** start **

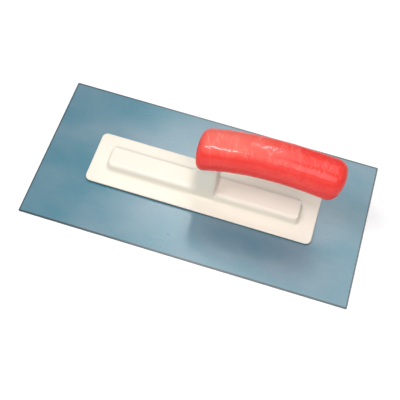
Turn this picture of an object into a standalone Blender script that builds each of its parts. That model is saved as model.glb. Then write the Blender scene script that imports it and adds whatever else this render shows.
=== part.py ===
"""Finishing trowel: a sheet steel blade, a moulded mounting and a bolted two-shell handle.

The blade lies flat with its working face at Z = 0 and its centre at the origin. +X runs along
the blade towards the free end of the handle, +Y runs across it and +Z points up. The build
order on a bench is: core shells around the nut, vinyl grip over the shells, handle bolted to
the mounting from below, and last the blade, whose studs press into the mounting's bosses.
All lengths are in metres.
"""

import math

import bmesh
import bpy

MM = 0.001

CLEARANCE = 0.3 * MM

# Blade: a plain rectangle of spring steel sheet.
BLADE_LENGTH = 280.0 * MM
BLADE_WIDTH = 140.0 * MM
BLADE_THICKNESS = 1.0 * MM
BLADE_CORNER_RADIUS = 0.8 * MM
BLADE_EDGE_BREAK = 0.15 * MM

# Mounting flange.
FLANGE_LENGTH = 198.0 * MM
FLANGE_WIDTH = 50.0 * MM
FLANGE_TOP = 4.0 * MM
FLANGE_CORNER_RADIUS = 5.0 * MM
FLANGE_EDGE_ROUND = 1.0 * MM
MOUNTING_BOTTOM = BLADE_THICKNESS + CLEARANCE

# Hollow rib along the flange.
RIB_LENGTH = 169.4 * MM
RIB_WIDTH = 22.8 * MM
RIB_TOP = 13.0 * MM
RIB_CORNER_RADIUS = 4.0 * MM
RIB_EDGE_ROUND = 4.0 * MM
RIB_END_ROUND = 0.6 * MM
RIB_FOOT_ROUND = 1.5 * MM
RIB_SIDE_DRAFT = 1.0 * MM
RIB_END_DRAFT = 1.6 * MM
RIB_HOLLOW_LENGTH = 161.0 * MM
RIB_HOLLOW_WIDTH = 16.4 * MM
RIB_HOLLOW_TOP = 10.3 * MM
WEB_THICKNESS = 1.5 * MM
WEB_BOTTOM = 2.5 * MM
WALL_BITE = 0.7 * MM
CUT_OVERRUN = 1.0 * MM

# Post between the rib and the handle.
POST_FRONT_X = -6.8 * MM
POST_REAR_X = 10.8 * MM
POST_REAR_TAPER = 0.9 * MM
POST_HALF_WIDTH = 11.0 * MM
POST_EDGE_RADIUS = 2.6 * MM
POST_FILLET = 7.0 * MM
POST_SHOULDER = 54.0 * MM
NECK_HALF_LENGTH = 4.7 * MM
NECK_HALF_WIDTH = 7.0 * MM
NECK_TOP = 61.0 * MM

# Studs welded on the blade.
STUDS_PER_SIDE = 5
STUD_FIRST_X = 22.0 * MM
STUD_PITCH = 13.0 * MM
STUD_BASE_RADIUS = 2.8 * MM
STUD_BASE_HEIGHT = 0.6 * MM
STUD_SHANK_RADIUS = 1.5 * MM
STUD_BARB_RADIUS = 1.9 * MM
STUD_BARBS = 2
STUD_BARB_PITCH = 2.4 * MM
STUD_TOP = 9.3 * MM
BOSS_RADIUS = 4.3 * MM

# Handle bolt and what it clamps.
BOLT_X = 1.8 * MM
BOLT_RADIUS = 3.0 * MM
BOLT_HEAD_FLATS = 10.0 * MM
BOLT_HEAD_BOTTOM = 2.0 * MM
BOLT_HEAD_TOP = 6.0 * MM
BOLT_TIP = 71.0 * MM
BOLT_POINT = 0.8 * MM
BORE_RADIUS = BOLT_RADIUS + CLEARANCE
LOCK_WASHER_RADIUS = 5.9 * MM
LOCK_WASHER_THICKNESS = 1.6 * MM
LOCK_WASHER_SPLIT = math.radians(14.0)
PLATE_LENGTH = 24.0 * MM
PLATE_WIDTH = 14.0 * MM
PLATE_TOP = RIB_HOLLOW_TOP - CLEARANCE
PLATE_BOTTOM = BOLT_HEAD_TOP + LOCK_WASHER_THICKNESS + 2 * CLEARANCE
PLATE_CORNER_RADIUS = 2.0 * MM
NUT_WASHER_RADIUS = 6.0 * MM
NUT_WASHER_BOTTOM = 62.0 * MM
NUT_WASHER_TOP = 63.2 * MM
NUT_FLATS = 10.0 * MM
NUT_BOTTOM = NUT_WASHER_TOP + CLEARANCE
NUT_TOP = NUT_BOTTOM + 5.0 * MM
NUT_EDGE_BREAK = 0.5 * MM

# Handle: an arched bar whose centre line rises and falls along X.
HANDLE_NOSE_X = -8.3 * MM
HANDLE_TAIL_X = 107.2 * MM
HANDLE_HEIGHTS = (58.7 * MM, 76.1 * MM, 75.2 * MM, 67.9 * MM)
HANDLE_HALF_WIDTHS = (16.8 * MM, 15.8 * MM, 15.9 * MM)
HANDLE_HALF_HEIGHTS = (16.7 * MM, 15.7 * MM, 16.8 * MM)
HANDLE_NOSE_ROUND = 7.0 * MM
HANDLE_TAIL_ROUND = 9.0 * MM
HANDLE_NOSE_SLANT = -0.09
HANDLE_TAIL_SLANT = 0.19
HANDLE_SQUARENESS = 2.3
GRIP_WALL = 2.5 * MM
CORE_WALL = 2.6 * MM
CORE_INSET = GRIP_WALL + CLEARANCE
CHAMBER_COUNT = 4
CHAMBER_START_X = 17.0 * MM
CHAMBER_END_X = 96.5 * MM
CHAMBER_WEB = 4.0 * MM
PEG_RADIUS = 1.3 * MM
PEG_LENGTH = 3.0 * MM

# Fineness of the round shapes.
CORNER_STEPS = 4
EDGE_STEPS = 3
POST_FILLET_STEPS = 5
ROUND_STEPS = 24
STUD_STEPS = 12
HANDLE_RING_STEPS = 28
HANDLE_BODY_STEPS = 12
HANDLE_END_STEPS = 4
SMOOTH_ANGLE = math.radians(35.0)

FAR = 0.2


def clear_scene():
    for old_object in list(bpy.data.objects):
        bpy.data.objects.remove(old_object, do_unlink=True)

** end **

GOAL. What are the exact lines from the beginning of the material through the line containing "MOUNTING_BOTTOM = BLADE_THICKNESS + CLEARANCE"? Write out those lines alone.

REPLY TO THE TASK.
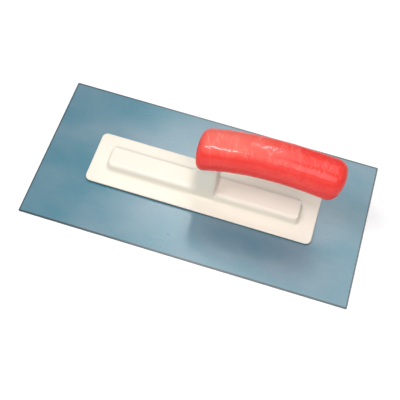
Turn this picture of an object into a standalone Blender script that builds each of its parts. That model is saved as model.glb. Then write the Blender scene script that imports it and adds whatever else this render shows.
=== part.py ===
"""Finishing trowel: a sheet steel blade, a moulded mounting and a bolted two-shell handle.

The blade lies flat with its working face at Z = 0 and its centre at the origin. +X runs along
the blade towards the free end of the handle, +Y runs across it and +Z points up. The build
order on a bench is: core shells around the nut, vinyl grip over the shells, handle bolted to
the mounting from below, and last the blade, whose studs press into the mounting's bosses.
All lengths are in metres.
"""

import math

import bmesh
import bpy

MM = 0.001

CLEARANCE = 0.3 * MM

# Blade: a plain rectangle of spring steel sheet.
BLADE_LENGTH = 280.0 * MM
BLADE_WIDTH = 140.0 * MM
BLADE_THICKNESS = 1.0 * MM
BLADE_CORNER_RADIUS = 0.8 * MM
BLADE_EDGE_BREAK = 0.15 * MM

# Mounting flange.
FLANGE_LENGTH = 198.0 * MM
FLANGE_WIDTH = 50.0 * MM
FLANGE_TOP = 4.0 * MM
FLANGE_CORNER_RADIUS = 5.0 * MM
FLANGE_EDGE_ROUND = 1.0 * MM
MOUNTING_BOTTOM = BLADE_THICKNESS + CLEARANCE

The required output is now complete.